Moreover, drilling permits fell to a 10-year monthly low in July, with only 454 granted to companies, according to Rystad Energy. “This signals the continuity of reduced activity levels throughout the remainder of 2020 at the current strip prices. Unless WTI oil prices move towards $50 per barrel in the next few weeks, a rig activity rebound is unlikely before the first half of 2021,” says Artem Abramov, head of Shale Research at Rystad Energy.
With both the rig count and the number of drilling permits plumbing record lows, there is little chance of a rebound in production in the next year or so. Because shale wells suffer from steep decline rates, overall U.S. oil production could continue to erode.
Meanwhile, the U.S. shale industry has a raft of other problems. While the financial trouble is increasingly well-known, particularly with oil prices stuck below $50 per barrel, drillers face numerous obstacles in the field as well. A recent report from investment bank Raymond James looks at the increasing likelihood that drillers have largely maxed out their productivity gains. In fact, the bank warned a year ago that drillers were approaching their productivity limits; recent data suggest that this trend is bearing out.
For years, shale drillers squeezed more oil and gas out of wells by drilling longer laterals, using more proppant and water, packing wells closer together, and drilling more wells per well pad. This is the “bigger hammer” approach, as Raymond James calls it. Last year, for example, companies increased production on average by increasing the lateral length of their wells.
But on a per-foot basis, productivity only increased by 2 percent in 2019, according to Raymond James. That is down a 4 percent increase in 2018 and a 12 percent increase in 2017. In the Permian, productivity increased by less than 1 percent, while productivity actually decreased in the Eagle Ford.
Part of the reason is that there is a “practical economic limit” to increasing the length of laterals, which Raymond James says is perhaps around 10,000 feet. Anything longer starts to have diminishing or even decreasing returns. In 2018, shale gas giant EQT drilled wells past 18,000 feet and promised to increase that to 20,000 feet. The wells ended up a financial bust, costing hundreds of millions of dollars.
Parent-child well interference also continues to dog drilling operations. Last year, the Wall Street Journal analyzed the production of Encana (now named Ovintiv). Encana’s 33-well cube development – an enormous number of wells drilled from the same pad – was on track to produce about half the amount of oil over a 30-year period compared to what the company had projected two years earlier.
The average volume of proppant (such as frac sand) used per well has also hit a ceiling, and an industry-wide average is down from a peak in 2017.
All of these trends point to a broader problem – the ever-increasing intensification of drilling has reached its logical limit. “The quest to maximize IP30s was futile as the overstimulated reservoir resulted in not only expedited pressure depletion/sink in the target wellbore, but also increased wellbore interference/fracture migration issues in subsequent adjacent wells,” Raymond James said. “To put it simply, an overaggressive completion lowered the longer-term productivity of the current well along with future child wells.”

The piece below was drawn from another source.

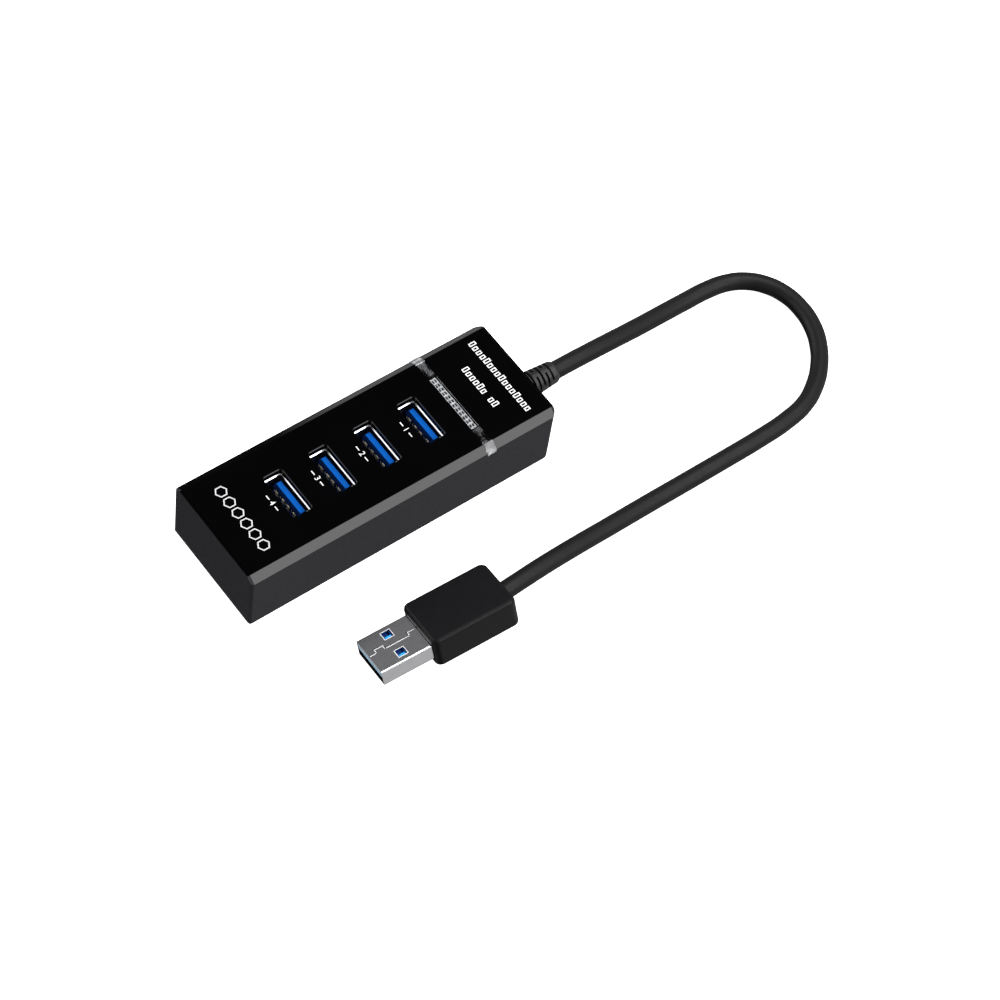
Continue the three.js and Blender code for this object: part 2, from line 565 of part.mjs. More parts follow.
// A component on the board's top at (x, y), chamfered round its upper edge.
function onBoard(x, y, [length, width, height]) {
  const inset = COMPONENT_CHAMFER;
  const step = height - inset;
  const body = raised(roundedRectangle(length, width, COMPONENT_RADIUS), 0, step, 2);
  const top = roundedRectangle(length - 2 * inset, width - 2 * inset, COMPONENT_RADIUS);
  return join(body, raised(top, step, height, 2)).translate([x, y, PORT_FOOT]);
}

// A round can on its square base.
function bulkCapacitor() {
  const [x, y] = [LIGHT_X + CAPACITOR_PLACE[0], BOARD_WIDTH / 2 - CAPACITOR_PLACE[1]];
  const [z0, z1] = [PORT_FOOT + CAPACITOR_BASE[2] / 2, PORT_FOOT + CAPACITOR_HEIGHT];
  return join(onBoard(x, y, CAPACITOR_BASE), cylinder(CAPACITOR_RADIUS, x, y, z0, z1));
}

// The controller sits beside port 1, and its crystal beside it.
const CONTROLLER_X = portX(0) + SHELL_OUTSIDE[0] / 2 + COMPONENT_GAP + CONTROLLER[0] / 2;
const CRYSTAL_Y = CONTROLLER[1] / 2 + COMPONENT_GAP + CRYSTAL[1] / 2;
const FUSE_Y = SHELL_OUTSIDE[1] / 2 + FUSE_GAP + FUSE[1] / 2;
const REGULATOR_PLACE = [BOARD_X[0] + REGULATOR_INSET[0], REGULATOR_INSET[1] - BOARD_WIDTH / 2];

// ---------------------------------------------------------------- strain relief and lead

function strainRelief() {
  const tip = HALF + RELIEF_REACH;
  const shoulder = HALF + RELIEF_CLEARANCE;
  const body = turnedAboutX([
    [FLANGE_FACE, 0], [FLANGE_FACE, RELIEF_FLANGE_RADIUS],
    [FLANGE_FACE + RELIEF_FLANGE, RELIEF_FLANGE_RADIUS], [FLANGE_FACE + RELIEF_FLANGE, RELIEF_NECK_RADIUS],
    [shoulder, RELIEF_NECK_RADIUS], [shoulder, RELIEF_ROOT_RADIUS],
    [tip - RELIEF_TIP_ROUND, RELIEF_TIP_RADIUS], [tip, RELIEF_TIP_RADIUS - RELIEF_TIP_ROUND / 2], [tip, 0],
  ], EXIT_HEIGHT);
  // Each ring of slots leaves two webs, and the webs turn by a quarter from ring to ring.
  const pitch = (RELIEF_REACH - RELIEF_SLOT_START - RELIEF_SLOT_END) / (RELIEF_SLOTS - 1);
  const slots = Array.from({ length: RELIEF_SLOTS }, (_, i) => {
    const [x0, x1] = about(HALF + RELIEF_SLOT_START + i * pitch, RELIEF_SLOT_WIDTH);
    const outer = RELIEF_ROOT_RADIUS + 1;
    const ring = turnedAboutX([
      [x0, RELIEF_CORE_RADIUS], [x0, outer], [x1, outer], [x1, RELIEF_CORE_RADIUS], [x0, RELIEF_CORE_RADIUS],
    ], EXIT_HEIGHT);
    const webs = i % 2
      ? block([x0 - 1, x1 + 1], about(0, RELIEF_WEB), about(EXIT_HEIGHT, 2 * outer + 1))
      : block([x0 - 1, x1 + 1], about(0, 2 * outer + 1), about(EXIT_HEIGHT, RELIEF_WEB));
    return cut(ring, webs);
  });
  return cut(body, ...slots);
}

const TAIL_END = FLANGE_FACE - FREE_END_GAP;
const cableTail = () => alongTheExit(CABLE_DIAMETER / 2, TAIL_END - TAIL_LENGTH, TAIL_END, 20);

// One wire from the cable's cut end down to its pad on the board.
function leadWire(index) {
  const middle = (WIRE_COLOURS.length - 1) / 2;
  const fan = (index - middle) * (WIRE_DIAMETER + WIRE_SPACING);
  const pad = (index - middle) * PAD_PITCH;
  const seat = BOARD_TOP + WIRE_DIAMETER / 2 + WIRE_SEAT;
  const foot = WIRE_START - WIRE_RUN;
  return tube([
    [WIRE_START, fan, EXIT_HEIGHT],
    [WIRE_START - WIRE_RUN * 0.3, fan * 1.2, EXIT_HEIGHT - 0.3],
    [foot + WIRE_RUN * 0.3, pad * 0.9, seat + 0.8],
    [foot, pad, seat],
    [foot - WIRE_LANDING, pad, seat],
  ], WIRE_DIAMETER / 2, 8, 12);
}

// ---------------------------------------------------------------- plug, drawn along +X from its tip

function plugShell() {
  const [width, thickness] = PLUG_SHELL;
  const inner = [width - 2 * PLUG_SHELL_WALL, thickness - 2 * PLUG_SHELL_WALL];
  const innerRadius = PLUG_SHELL_RADIUS - PLUG_SHELL_WALL;
  const outside = drawnAlongX(roundedRectangle(width, thickness, PLUG_SHELL_RADIUS), 0, PLUG_SHELL_LENGTH);
  const inside = drawnAlongX(roundedRectangle(...inner, innerRadius), -1, PLUG_SHELL_LENGTH + 1);
  const holes = [-1, 1].map((side) => block(
    about(PLUG_HOLE_AT[0], PLUG_HOLE), about(side * PLUG_HOLE_AT[1], PLUG_HOLE), [-thickness, thickness],
  ));
  // The seam where the sheet's edges lock together on top, with one dovetail.
  const [first, second, third] = PLUG_SEAM_TURNS;
  const runs = [[-1, first, 0], [first, second, PLUG_SEAM_STEP], [second, third, 0],
    [third, PLUG_SHELL_LENGTH - PLUG_SEAM_END, PLUG_SEAM_STEP]];
  const depth = [0, thickness / 2 + 1];
  const seamRuns = runs.map(([x0, x1, y]) => block([x0, x1 + PLUG_SEAM / 2], about(y, PLUG_SEAM), depth));
  const seamSteps = PLUG_SEAM_TURNS.map((x) => block(
    about(x, PLUG_SEAM), [-PLUG_SEAM / 2, PLUG_SEAM_STEP + PLUG_SEAM / 2], depth,
  ));
  return cut(outside, inside, ...holes, ...seamRuns, ...seamSteps);
}

const TONGUE_TOP = PLUG_SHELL[1] / 2 - PLUG_SHELL_WALL - PLUG_FIT;
const PLUG_BASE_START = PLUG_SHELL_EXPOSED - PLUG_BASE_PROUD;

function plugInsulator() {
  const across = about(0, PLUG_SHELL[0] - 2 * (PLUG_SHELL_WALL + PLUG_FIT) - PLUG_SIDE_PLAY);
  const end = PLUG_SHELL_LENGTH - PLUG_BASE_INSET;
  const tongue = block([PLUG_TONGUE_SINK, end], across, [TONGUE_TOP - PLUG_TONGUE, TONGUE_TOP]);
  const base = block([PLUG_BASE_START, end], across, [-TONGUE_TOP, TONGUE_TOP]);
  const [length, depth] = PLUG_POCKET;
  const down = [TONGUE_TOP - depth, TONGUE_TOP + 1];
  const pockets = [-1, 1].map((side) => block(
    about(PLUG_HOLE_AT[0], length), about(side * PLUG_HOLE_AT[1], PLUG_HOLE), down,
  ));
  return cut(join(tongue, base), ...pockets);
}

function plugContacts() {
  const top = TONGUE_TOP - PLUG_TONGUE - CONTACT_GAP;
  const layer = [top - CONTACT_THICKNESS, top];
  const end = PLUG_BASE_START - CONTACT_GAP;
  const strips = CONTACT_OFFSETS.map((y) => block([PLUG_CONTACT_START, end], about(y, CONTACT_WIDTH), layer));
  return join(block([end - CONTACT_CARRIER, end], CONTACT_SPAN, layer), ...strips);
}

const MOULD_START = PLUG_SHELL_LENGTH + INNER_MOULD_GAP;
const MOULD_SECTION = PLUG_SHELL.map((size, i) => size - INNER_MOULD_TRIM[i]);

function plugInnerMould() {
  const start = MOULD_START;
  return block([start, start + INNER_MOULD_LENGTH], about(0, MOULD_SECTION[0]), about(0, MOULD_SECTION[1]));
}

function plugOvermould() {
  const [width, thickness] = PLUG_SHELL.map((size, i) => size + 2 * OVERMOULD_WALL[i]);
  const edge = OVERMOULD_EDGE;
  const soft = new THREE.ExtrudeGeometry(roundedRectangle(OVERMOULD_LENGTH, width, OVERMOULD_CORNER), {
    depth: thickness - 2 * edge,
    bevelEnabled: true,
    bevelThickness: edge,
    bevelSize: edge,
    bevelOffset: -edge,
    bevelSegments: 3,
    curveSegments: 5,
  });
  const body = solid(soft.translate(PLUG_SHELL_EXPOSED + OVERMOULD_LENGTH / 2, 0, edge - thickness / 2));
  const sleeve = (grow) => roundedRectangle(
    PLUG_SHELL[0] + 2 * grow, PLUG_SHELL[1] + 2 * grow, PLUG_SHELL_RADIUS + grow,
  );
  const [recessDepth, recessMargin] = OVERMOULD_RECESS;
  return cut(
    body,
    drawnAlongX(sleeve(recessMargin), PLUG_SHELL_EXPOSED - 1, PLUG_SHELL_EXPOSED + recessDepth),
    drawnAlongX(sleeve(PLUG_FIT), PLUG_SHELL_EXPOSED - 1, MOULD_START),
    block(
      [MOULD_START - 0.5, MOULD_START + INNER_MOULD_LENGTH + PLUG_FIT],
      about(0, MOULD_SECTION[0] + 2 * PLUG_FIT), about(0, MOULD_SECTION[1] + 2 * PLUG_FIT),
    ),
  );
}

// ---------------------------------------------------------------- assembly

const hub = new THREE.Group();

hub.add(
  node('lower_housing', lowerHousing(), MATTE_SHELL),
  node('top_cover', topCover(), GLOSS_COVER),
  node('light_guide', lightGuide(), CLEAR),
  node('light_diffuser', lightDiffuser(), WHITE),
  node('main_board', mainBoard(), BOARD_GREEN),
);

for (const port of ports) {
  const place = new THREE.Group();
  place.position.x = portX(port);
  const label = `port_${port + 1}`;
  place.add(
    node(`${label}_shell`, portShell(), BRIGHT_METAL),
    node(`${label}_insulator`, portInsulator(), PORT_BLUE),
    node(`${label}_contacts`, portContacts(), CONTACT_METAL),
    node(`${label}_fuse`, onBoard(0, FUSE_Y, FUSE), CERAMIC),
  );
  hub.add(place);
}

hub.add(
  node('hub_controller', onBoard(CONTROLLER_X, 0, CONTROLLER), CHIP_BLACK),
  node('crystal', onBoard(CONTROLLER_X, CRYSTAL_Y, CRYSTAL), BRIGHT_METAL),
  node('power_regulator', onBoard(...REGULATOR_PLACE, REGULATOR), CHIP_BLACK),
  node('bulk_capacitor', bulkCapacitor(), BRIGHT_METAL),
  node('led_near', onBoard(LIGHT_X, -LED_Y, LED_SIZE), WHITE),
  node('led_far', onBoard(LIGHT_X, LED_Y, LED_SIZE), WHITE),
  node('strain_relief', strainRelief(), SOFT_BLACK),
  node('cable_tail', cableTail(), SOFT_BLACK),
);
WIRE_COLOURS.forEach((colour, i) => hub.add(node(`lead_wire_${i + 1}`, leadWire(i), finish(colour, 0.5))));

// The lead and its plug hang from the strain relief's tip, so they follow the housing's length.
const lead = new THREE.Group();
lead.position.x = HALF + RELIEF_REACH;
lead.add(node('cable', tube(CABLE_ROUTE, CABLE_DIAMETER / 2, CABLE_SIDES, CABLE_STEPS), SOFT_BLACK));

// The plug hangs from the cable's end, so a longer plug reaches further from it.
const plugEnd = new THREE.Group();
plugEnd.position.set(...PLUG_REAR);
plugEnd.rotation.set(...[PLUG_ROLL, PLUG_PITCH, PLUG_YAW].map(THREE.MathUtils.degToRad), 'ZYX');
const plug = new THREE.Group();
plug.position.x = -PLUG_SHELL_EXPOSED - OVERMOULD_LENGTH;
plug.add(
  node('plug_shell', plugShell(), BRIGHT_METAL),
  node('plug_insulator', plugInsulator(), PLUG_BLUE),
  node('plug_contacts', plugContacts(), CONTACT_METAL),
  node('plug_inner_mould', plugInnerMould(), WHITE),
  node('plug_overmould', plugOvermould(), SOFT_BLACK),
);
plugEnd.add(plug);
lead.add(plugEnd);
hub.add(lead);

export default hub;
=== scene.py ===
"""A four-port USB hub on its short fixed lead, on a pale floor in soft studio light."""

import json
import math

import bpy
import bmesh
from mathutils import Euler, Matrix, Vector


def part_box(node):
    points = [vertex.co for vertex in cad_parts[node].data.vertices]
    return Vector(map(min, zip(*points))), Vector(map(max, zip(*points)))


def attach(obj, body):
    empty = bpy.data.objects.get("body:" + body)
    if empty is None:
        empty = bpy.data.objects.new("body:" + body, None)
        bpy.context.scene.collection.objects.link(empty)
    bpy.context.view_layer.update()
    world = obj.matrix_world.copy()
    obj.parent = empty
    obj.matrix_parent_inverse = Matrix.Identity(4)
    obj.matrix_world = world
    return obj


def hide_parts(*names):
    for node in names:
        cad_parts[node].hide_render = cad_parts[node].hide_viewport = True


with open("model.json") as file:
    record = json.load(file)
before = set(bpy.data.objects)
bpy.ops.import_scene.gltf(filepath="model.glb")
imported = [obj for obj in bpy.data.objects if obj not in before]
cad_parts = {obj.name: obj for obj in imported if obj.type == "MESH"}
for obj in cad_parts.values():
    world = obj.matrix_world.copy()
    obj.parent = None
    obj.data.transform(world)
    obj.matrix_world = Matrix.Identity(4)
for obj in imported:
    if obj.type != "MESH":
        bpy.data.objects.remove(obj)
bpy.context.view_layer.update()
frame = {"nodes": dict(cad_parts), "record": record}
NODES = frame["nodes"]
MM = 0.001
BODY = "root"
PORTS = (1, 2, 3, 4)


def centre(node):
    low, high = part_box(node)
    return (low + high) / 2


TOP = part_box("top_cover")[1].z  # the cover's face
RELIEF_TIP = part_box("strain_relief")[1].x
TONGUE_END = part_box("port_1_insulator")[1].z

# The plug's own frame: X runs back from the middle of its tip, and Z is up through its marked side.
PLUG_TIP = Vector((-27.581, -40.716, 4.271)) * MM
PLUG_TURN = Euler([math.radians(a) for a in (-16, -6.1, -4.8)], "XYZ")
PLUG_FRAME = Matrix.Translation(PLUG_TIP) @ PLUG_TURN.to_matrix().to_4x4()


# ------------------------------------------------------------------ camera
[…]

In other words, using a bigger and bigger hammer is no longer working. Well productivity growth “likely plateaus barring any additional technological advances,” Raymond James said.
Many of these operational challenges are compounded by the fact that core acreage has largely been drilled and used up. “[W]e also anticipate a decline in productivity as tier-one acreage is exhausted and E&Ps move to lower quality acreage,” the bank said.
The limits on productivity gains is very problematic in light of the years of poor financial results. Companies may not be able to “innovate” their way out of the hole they find themselves in.
The oil market is steadily gathering some bullish momentum, but that has a lot to do with the contraction in drilling. By the end of 2020, the U.S. is expected to account for the single largest loss in oil production at 2.2 million barrels per day, compared to 2019.
Speaking of his company’s spending cuts in the Permian, Chevron CFO Pierre Breber told analysts: “The capital will come back when the world needs energy.”